Und bei Dir hat diese Tätigkeit auch den realen Zweck: Du weißt ziemlich bestimmt, daß Du nicht abgeknipst wirst. Du kannst doch nur Trost darin finden, all die Kräfte, die jetzt in Dir brachliegen müssen, weil man Dich in die Heimat verbannt, zehnmal kräftiger für das Deutschtum nachher im Frieden einzusetzen als ein Feldgrauer, um ihn in seinen Leistungen einzuholen. Ach, hätte ich auch Gelegenheit, so viel zu arbeiten und so gut, daß ich im Gewissen und Fühlen ein wahrhast begeisterter Deutscher werde. Denn nur das Wissen bringt das Gefühl. Aber was soll ich hier anfangen in meinem engen, niedrigen Unterstand, wo ich mit Maurerlehrlingen und anderen wenig verwandten, gutmütigen, aber herzlich wenig kultivierten Menschen so eng zusammenliege, daß wir uns gegenseitig den Schützengrabenstaub von den Kleidern scheuern. Ich kann hier nur dann und wann einen kleinen, hastigen Schluck aus den deutschen Quellen nehmen. Aber trotzdem will ich das Leben meistern, daß es leuchtend werde.

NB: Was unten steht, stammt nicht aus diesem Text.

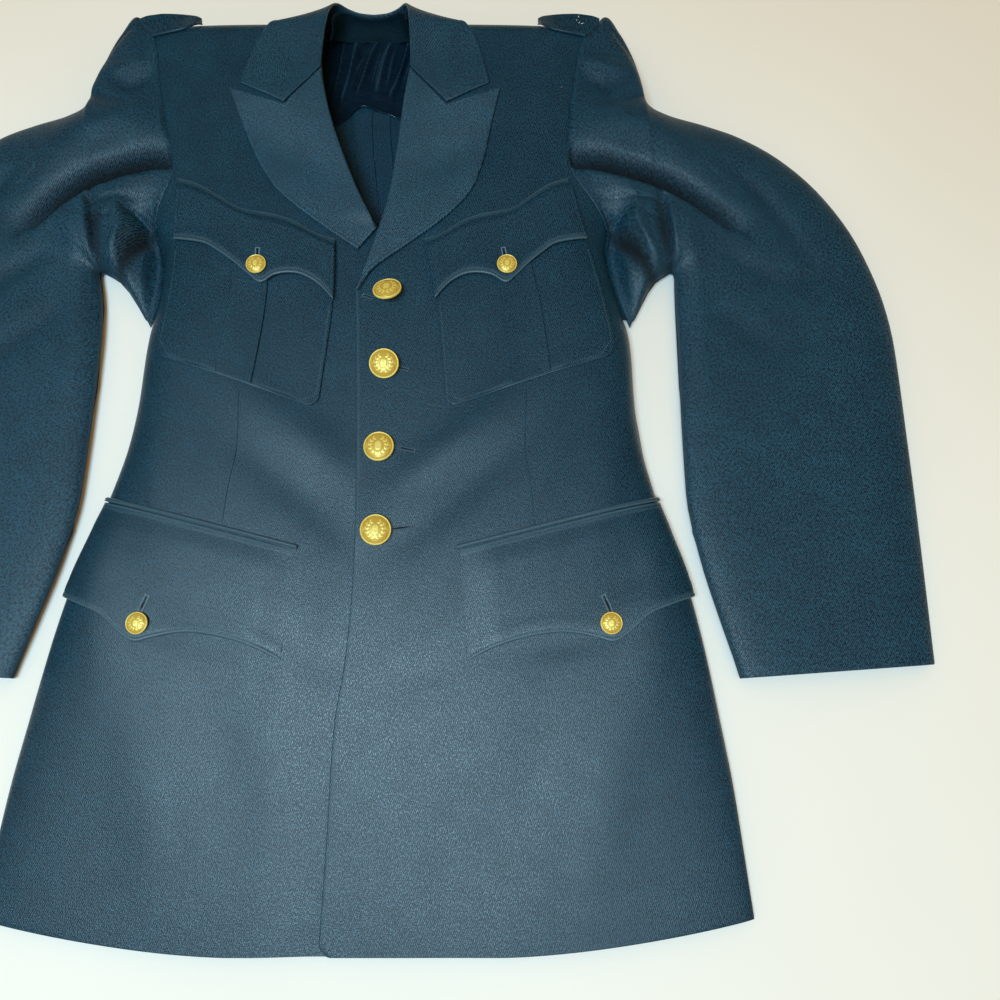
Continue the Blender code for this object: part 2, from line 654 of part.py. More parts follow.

Bald ist der erste Mai! Denke an mich am ersten Mai. Nie ist der Mai so gefeiert worden wie dann von mir. Mit ihm soll der Mai meines Lebens beginnen, eines Lebens der Ganzheit, der Schönheit und Kraft! Nimm am ersten Mai, morgens, wenn der Tag erwacht, ein Glas Wein und trinke auf meine und Deine, auf unsere maienmächtige Zukunft. Ich werde es auch tun!



Quelle: Sophus Lange, in Philipp Witkop, Hg., Kriegsbriefe gefallener Studenten. München, 1928, S. 201-04.